The scope of my experiences involving race materialized from my upbringing in the south. While attending private schools and being one of two or three black children, I was raised to be conscious of how I acted, spoke and dressed. This performing aspect of my identity was cultivated from the beginning of my schooling. I learned this was the key to my social acceptance and assimilation. Drawing from these experiences, I am engaging from a personal perspective with the desire to extrapolate meaning on how identity is both constructed and performed within political, social, economic and cultural spheres.
Each painting starts with a chance encounter of an individual that embodies certain resonating characteristics. I am continually searching for models and creating costumes for each character. Although the figure is painted in gray I photograph the models in color, and the skin color is then translated into gray on canvas by using black and naples yellow.
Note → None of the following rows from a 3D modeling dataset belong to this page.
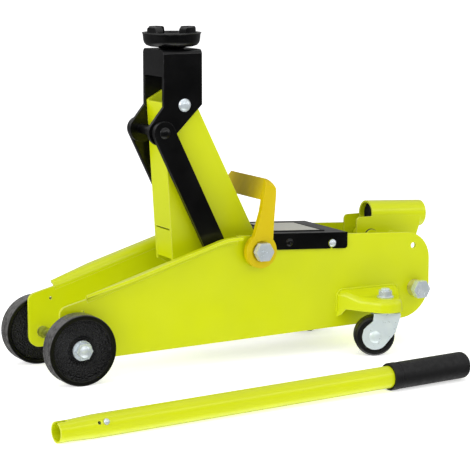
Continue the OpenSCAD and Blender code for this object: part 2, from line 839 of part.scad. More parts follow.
// Pressed fork: level top plate and two teardrop cheeks.
module caster_fork() {
    gap = caster_w / 2 + 0.9;
    skin = 1.7;
    end_r = 12.9;
    rise = fork_top - caster_axle_z;
    color(zinc) caster_frame() difference() {
        union() {
            translate([-trail - 1.2, -gap - skin, fork_top - 2]) cube([26.3, 2 * (gap + skin), 2]);
            for (side = [0, 1]) mirror([0, side, 0]) near() slab(gap, gap + skin)
                translate([-trail, caster_axle_z]) {
                    polygon([
                        [-1.2, rise], [-2.6, 15.5], [-8.1, 10.9], [-11.6, 7.2], [-12.7, 0],
                        turn(-39.3, end_r), [20.2, 4.4], [25.1, rise - 2.5], [25.1, rise]
                    ]);
                    circle(end_r);
                }
        }
        translate([0, 0, 30]) cylinder(h = 20, r = stud_r + fit);
        near() bar([-trail, caster_axle_z], caster_axle_r, -20, 20);
    }
}
module caster_fork_near() { caster_fork(); }
module caster_fork_far() { mirror([0, 1, 0]) caster_fork(); }

module caster_wheel() {
    h = caster_w / 2;
    r = caster_d / 2;
    color(black) caster_frame() translate([-trail, 0, caster_axle_z]) rotate([90, 0, 0]) rotate_extrude() polygon([
        [caster_axle_r + fit, -h - 0.5], [7, -h - 0.5], [7.5, -h + 1], [r - 4, -h + 1], [r - 3.5, -h],
        [r - 2, -h], [r, -h + 2.5], [r, h - 2.5], [r - 2, h], [r - 3.5, h], [r - 4, h - 1], [7.5, h - 1],
        [7, h + 0.5], [caster_axle_r + fit, h + 0.5]
    ]);
}
module caster_wheel_near() { caster_wheel(); }
module caster_wheel_far() { mirror([0, 1, 0]) caster_wheel(); }

module caster_axle() {
    out = caster_w / 2 + 2.6;
    color(zinc) caster_frame() near() {
        bar([-trail, caster_axle_z], caster_axle_r, -out - 0.2, out + 0.2);
        for (side = [0, 1]) mirror([0, 0, side]) translate([-trail, caster_axle_z, out]) dome(6.2, 1.7);
    }
}
module caster_axle_near() { caster_axle(); }
module caster_axle_far() { mirror([0, 1, 0]) caster_axle(); }

// ---- lever ----------------------------------------------------------------------

// Lever parts are drawn along +X from the tip and then laid on the floor, where the
// mouth's rim and the front of the grip touch down.
module lay_lever() {
    rise = asin((grip_d / 2 - lever_mouth_r) / (lever_len - grip_len));
    translate([lever_tip[0], lever_tip[1], lever_mouth_r])
        rotate([0, 0, lever_turn]) rotate([0, -rise, 0]) children();
}
module along(a, b, r) { translate([a, 0, 0]) rotate([0, 90, 0]) cylinder(h = b - a, r = r); }

module lever_tube() {
    wall = 1.4;
    neck = 12;
    flare = 34;
    r = lever_d / 2;
    color(lime) lay_lever() difference() {
        rotate([0, 90, 0]) rotate_extrude() polygon([
            [lever_mouth_r - wall, 0], [lever_mouth_r, 0], [lever_mouth_r, neck], [r, flare],
            [r, lever_len - 3], [r - wall, lever_len - 3], [r - wall, flare + 1], [lever_mouth_r - wall, neck + 1]
        ]);
        translate([-1, -3, 2]) cube([11, 6, 20]);
        translate([button_s, 0, 0]) rotate([button_tilt, 0, 0]) cylinder(h = 20, r = button_r + 0.2);
        translate([button_s - 6.5, 0, 0]) rotate([button_tilt, 0, 0]) cylinder(h = 20, r = 1.6);
    }
}

module lever_grip() {
    start = lever_len - grip_len;
    r = lever_d / 2;
    g = grip_d / 2;
    color([0.16, 0.16, 0.17]) lay_lever() rotate([0, 90, 0]) rotate_extrude() polygon(concat(
        [[r, start], [g - 0.4, start], [g, start + 1], [g, start + 8]],
        [[g - 0.9, start + 8.6], [g - 0.9, start + 9.8], [g - 0.3, start + 10.5]],
        arc([g - 5.3, lever_len - 5], 5, 0, 90, 5),
        [[0, lever_len], [0, lever_len - 3], [r, lever_len - 3]]
    ));
}

module lever_button() {
    color(zinc) lay_lever() translate([button_s, 0, 0]) rotate([button_tilt, 0, 0]) {
        translate([0, 0, 5]) cylinder(h = lever_d / 2 - 4, r = button_r);
        translate([0, 0, 3.6]) cylinder(h = 1.4, r = button_r + 1.4);
        translate([0, 0, lever_d / 2 + 1]) dome(button_r, 1.2);
    }
}

side_plate_near();
side_plate_far();
front_axle();
front_axle_nuts();
axle_spacers();
arm_shaft();
arm_shaft_bolts();
link_studs();
link_clips();
cover_plate();
cover_screws();
pump_block();
reservoir_tube();
ram_cylinder();
ram_gland();
filler_plug();
relief_screw();
rear_bolts();
rear_bolt_collars();
caster_bracket_near();
caster_bracket_far();
caster_studs();
caster_nuts();
spring_anchors();
socket_pivot_pin();
lift_arm();
arm_lower_web();
crank_pin();
saddle_bracket();
bracket_bolt();
bracket_nut();
link_top_pin();
saddle();
saddle_clip();
link_near();
link_far();
ram_rod();
ram_seal();
ram_yoke();
spring_pin();
return_spring_near();
return_spring_far();
handle_socket();
pusher_pin();
pump_plunger();
plunger_spring();
release_valve();
carry_handle();
front_wheel_near();
front_wheel_far();
caster_fork_near();
caster_fork_far();
caster_wheel_near();
caster_wheel_far();
caster_axle_near();
caster_axle_far();
lever_tube();
lever_grip();
lever_button();
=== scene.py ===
"""Looks of the trolley jack: procedural materials, softened edges and small pieces round the CAD frame."""

import json
import math

import bmesh
import bpy
from mathutils import Matrix, Vector


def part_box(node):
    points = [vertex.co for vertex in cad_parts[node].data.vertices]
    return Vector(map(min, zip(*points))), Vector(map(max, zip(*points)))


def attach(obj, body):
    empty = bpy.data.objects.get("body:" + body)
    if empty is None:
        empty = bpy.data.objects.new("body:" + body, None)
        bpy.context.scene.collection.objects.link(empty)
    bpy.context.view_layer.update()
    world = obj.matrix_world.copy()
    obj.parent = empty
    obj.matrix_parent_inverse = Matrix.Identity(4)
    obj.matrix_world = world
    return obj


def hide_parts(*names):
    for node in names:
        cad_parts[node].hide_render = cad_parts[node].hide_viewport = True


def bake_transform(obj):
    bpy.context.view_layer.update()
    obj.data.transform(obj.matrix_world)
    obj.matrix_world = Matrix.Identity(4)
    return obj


MM = 0.001
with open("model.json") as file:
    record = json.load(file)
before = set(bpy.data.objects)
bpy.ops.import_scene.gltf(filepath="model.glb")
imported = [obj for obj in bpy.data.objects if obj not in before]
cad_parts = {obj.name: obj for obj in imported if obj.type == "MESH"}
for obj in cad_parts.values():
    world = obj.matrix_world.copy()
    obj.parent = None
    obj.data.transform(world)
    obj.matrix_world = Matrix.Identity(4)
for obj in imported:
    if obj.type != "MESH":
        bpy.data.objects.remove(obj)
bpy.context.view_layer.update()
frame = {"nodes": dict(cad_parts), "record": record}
NODES = frame["nodes"]
SLOT_OF = {part["node"]: part["material_slot"] for part in frame["record"]["subparts"]}
SIDES = ((-1, "near"), (1, "far"))

# Places on the frame, in millimetres and degrees.
ARM_PIVOT_Z = 111.0
PLATE_FACE = 41.0
COVER_FACE = 43.3
COVER_TOP = 127.0
COVER_SLOPE = math.radians(3.0)
COVER_FRONT_SCREW = (35.6, 116.0)
SOCKET_PIVOT = (147.0, 110.0)
SOCKET_CHEEK_FACE = 13.4
SOCKET_MOUTH = (150.0, 131.6)
SOCKET_BORE = 11.47
SOCKET_SLOPE = math.radians(3.0)
CARRY_FRONT = -7.38
CARRY_LEAN = {"near": 10.5, "far": 21.5}
LEVER_MOUTH = (-292.8, -239.0, 9.2)
LEVER_TURN = math.radians(5.5)
LEVER_RISE = math.radians(0.6)
LEVER_RADIUS = 10.3


# ---- camera, lights, floor --------------------------------------------------

CAMERA_AZIMUTH = math.radians(-27.47)
CAMERA_ELEVATION = math.radians(8.89)
CAMERA_DISTANCE = 1.9374
CAMERA_TARGET = Vector((-0.00222, 0.0, 0.12005))
CAMERA_LENS = 149.68
SENSOR = 36.0


def add_camera():
    back = Vector((
        math.sin(CAMERA_AZIMUTH) * math.cos(CAMERA_ELEVATION),
        -math.cos(CAMERA_AZIMUTH) * math.cos(CAMERA_ELEVATION),
        math.sin(CAMERA_ELEVATION),
    ))
    data = bpy.data.cameras.new("camera")
    data.lens = CAMERA_LENS
    data.sensor_width = SENSOR
    data.clip_start = 0.05
    data.clip_end = 200.0
    camera = bpy.data.objects.new("camera", data)
    camera.location = CAMERA_TARGET + back * CAMERA_DISTANCE
    camera.rotation_euler = (-back).to_track_quat("-Z", "Y").to_euler()
    bpy.context.scene.collection.objects.link(camera)
    bpy.context.scene.camera = camera


def add_softbox(name, place, aim, width, height, power, tint=(1.0, 1.0, 1.0)):
    data = bpy.data.lights.new(name, "AREA")
    data.shape = "RECTANGLE"
    data.size = width
    data.size_y = height
    data.energy = power
    data.color = tint
    lamp = bpy.data.objects.new(name, data)
    lamp.location = place
    lamp.rotation_euler = (Vector(aim) - Vector(place)).to_track_quat("-Z", "Y").to_euler()
    bpy.context.scene.collection.objects.link(lamp)


def add_sun(name, direction, strength, spread):
    data = bpy.data.lights.new(name, "SUN")
    data.energy = strength
    data.angle = math.radians(spread)
    lamp = bpy.data.objects.new(name, data)
    lamp.rotation_euler = (-Vector(direction)).to_track_quat("-Z", "Y").to_euler()
    bpy.context.scene.collection.objects.link(lamp)


def add_lights():
    add_softbox("softbox_strip", (0.6, -1.7, 1.15), (0.0, -0.1, 0.05), 2.4, 0.16, 4.5)
    add_softbox("softbox_top", (0.0, -0.25, 1.8), (0.0, 0.0, 0.1), 1.5, 0.3, 2.5)
    add_softbox("softbox_left", (-1.9, -0.5, 0.9), (0.0, 0.0, 0.12), 1.1, 1.3, 14.0)
    add_softbox("softbox_right", (1.9, -0.9, 0.9), (0.0, 0.0, 0.12), 0.9, 1.2, 4.0)
    add_sun("sky_wash", (-0.4, -0.7, 0.9), 0.46, 80.0)


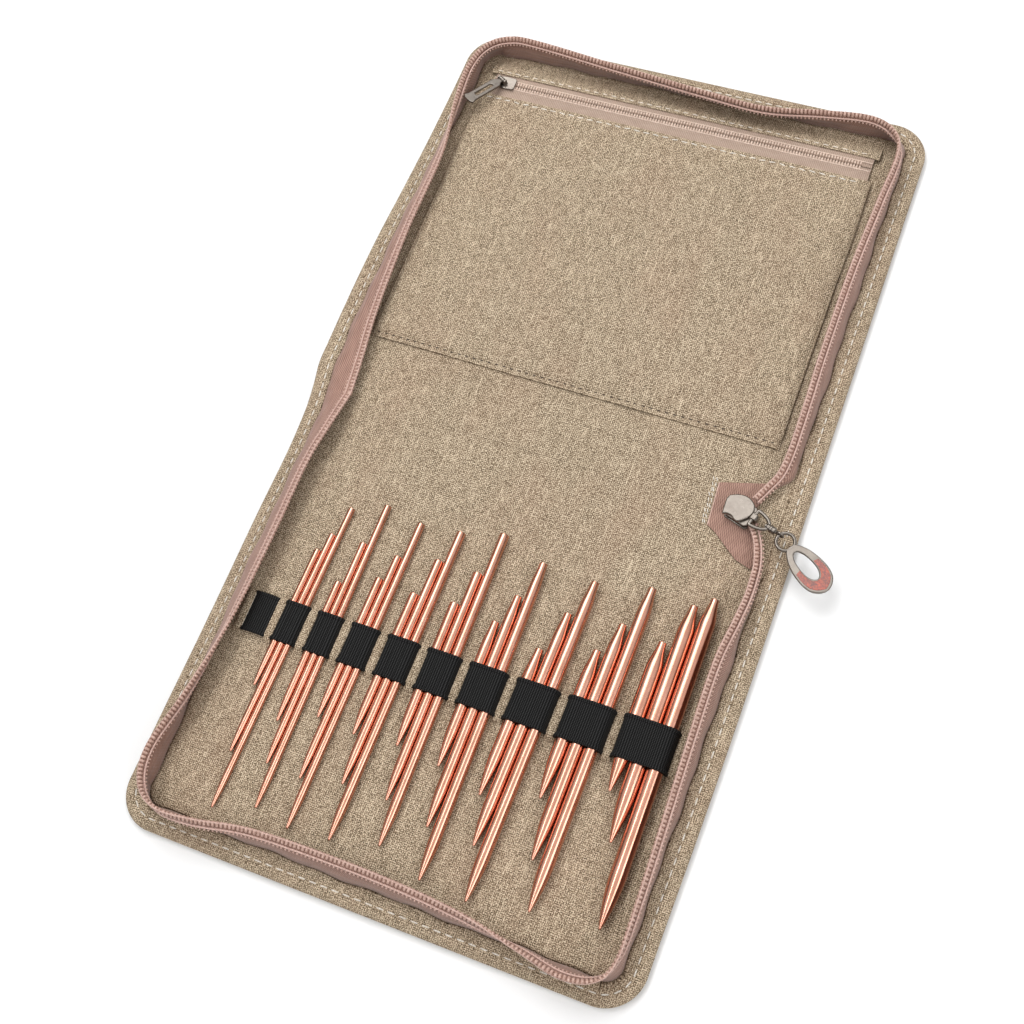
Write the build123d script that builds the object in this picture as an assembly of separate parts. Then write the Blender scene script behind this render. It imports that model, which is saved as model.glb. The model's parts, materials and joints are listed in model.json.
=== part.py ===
from build123d import *
import math
import os

# Interchangeable knitting-needle set: a zip-round book case lying open, with three
# lengths of screw-on tip in nine sizes held under one woven elastic band.
# Frame: +X to the right, +Y from the needle half to the pocket half, +Z up.
# Origin: middle of the spine, on the underside the case rests on. Millimetres.

# ---- case outline ---------------------------------------------------------
HALF_WIDTH = 106.0
HALF_LENGTH = 193.0
CORNER_R = 16.0
CREASE_Y = 15.0            # the spine lies between -CREASE_Y and +CREASE_Y
CREASE_GAP = 0.1           # each side of a crease stands back by this much

# ---- layers of the cover, bottom to top ------------------------------------
SKIN = 0.7
BOARD_T = 1.2
FOAM_T = 1.2
LINING_T = 0.7
BOARD_Z = SKIN
FOAM_Z = BOARD_Z + BOARD_T
LINING_Z = FOAM_Z + FOAM_T
TOP_Z = LINING_Z + LINING_T    # inner face, where the fold axes also lie
EDGE_FILLET = 1.6
FILLING_INSET = 1.2

# ---- main zip, standing up between border and lining -------------------------
TAPE_INSET = 10.0          # tape centre line to the outer edge of the case
TAPE_CORNER_R = 9.0
TAPE_T = 0.8
TAPE_H = 12.0              # woven part above the inner face
COIL_W = 2.2
COIL_H = 2.6
SEAM_GAP = 0.1

# ---- elastic band and lining strips ------------------------------------------
BAND_Y = -99.6             # middle of the band
BAND_W = 17.0
BAND_T = 0.8
BAND_START_X = -89.2
EMPTY_LOOP_W = 9.9
EMPTY_LOOP_H = 1.6
STRIP_GAP = 3.6            # clear width between neighbouring loops
STRIP_T = 0.5
STRIP_FOOT = 1.0
LIFT = 0.05                # air between resting parts
BAND_Z = TOP_Z + LIFT

# ---- needle tips --------------------------------------------------------------
SIZES = [2.75, 3.0, 3.25, 3.75, 4.0, 4.5, 5.0, 5.5, 6.5]      # diameters
YAW = [-1.2, -0.1, -0.7, -0.7, 0.2, 0.1, -1.2, -0.7, 0.1]     # degrees, per size
LENGTHS = {"short": 60.0, "medium": 95.0, "long": 130.0}
TIP_Y = {                                                     # point of each tip
    "short": [-127.5, -137.5, -131.0, -132.5, -131.0, -133.0, -138.0, -131.5, -120.5],
    "medium": [-154.5, -154.0, -155.0, -151.5, -151.5, -155.5, -156.0, -153.5, -138.0],
    "long": [-176.5, -171.0, -174.0, -172.5, -168.0, -174.5, -175.5, -171.0, -168.0],
}
NEEDLE_GAP = 0.15          # between neighbouring tips and beside them in the loop
POINT_BASE = 8.0           # point length is POINT_BASE + POINT_RATE * diameter
POINT_RATE = 1.8
POINT_R = 0.5
NECK_R = 1.6               # rear end of the larger sizes narrows to this radius
NECK_LENGTH = 10.0
NECK_FLAT = 1.0
SMALL_THREAD_R = 0.7
LARGE_THREAD_R = 1.0
LARGE_FROM = 4.0           # sizes from this diameter up take the larger thread
THREAD_DEPTH = 8.0

# ---- zipped pocket in the other half --------------------------------------------
POCKET_LEFT = -91.0
POCKET_RIGHT = 88.0
POCKET_BOTTOM = 30.5
POCKET_PANEL_TOP = 160.4
POCKET_COIL_Y = 167.1
POCKET_COIL_X0 = -87.0
POCKET_COIL_X1 = 82.0
POCKET_ROW_W = 1.7         # one row of teeth; two rows with a gap for the slider post
POCKET_ROW_GAP = 1.0
POCKET_TAPE_W = 4.6
POCKET_TAPE_Z = 4.75
POCKET_TAPE_T = 0.4
POCKET_COIL_Z = 4.55
POCKET_COIL_T = 1.2
PANEL_Z = 5.2
PANEL_T = 0.7
FACING_Y0 = 171.6
FACING_Y1 = 181.0
POCKET_SLIDER_X = -81.5
POCKET_SLIDER_L = 8.5
POCKET_SLIDER_W = 6.4
PLATE_T = 0.6

# ---- pull tab of the pocket slider ------------------------------------------------
TAB_PIVOT = (-83.6, 167.1, 8.2)
TAB_END = (-93.2, 149.4, 12.4)
TAB_W = 4.8
TAB_T = 0.9
TAB_PIN_R = 0.45
TAB_BARREL_R = 1.0
RUNNING = 0.08             # radial clearance of a pin that turns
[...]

I place the figure within an atmospheric background that represents a liminal space as opposed to one that would provide a context of place or time. Creating the impetus for the viewer to truly come face to face with the painted figure as if they are on stage underneath a spotlight. The liminality of the background also represents the amorphous personal space of my own existence within the context of black identity and my search for ways to clarify and ground it.
Identity interests me not only within the backdrop of my experiences in the south, but also from a global perspective. This had lead to my examination of social implications of increased interconnectedness among the world’s populations. Currently, I am working on ideas for multi-figure portraiture of similar or contradicting characters and stories between subjects.”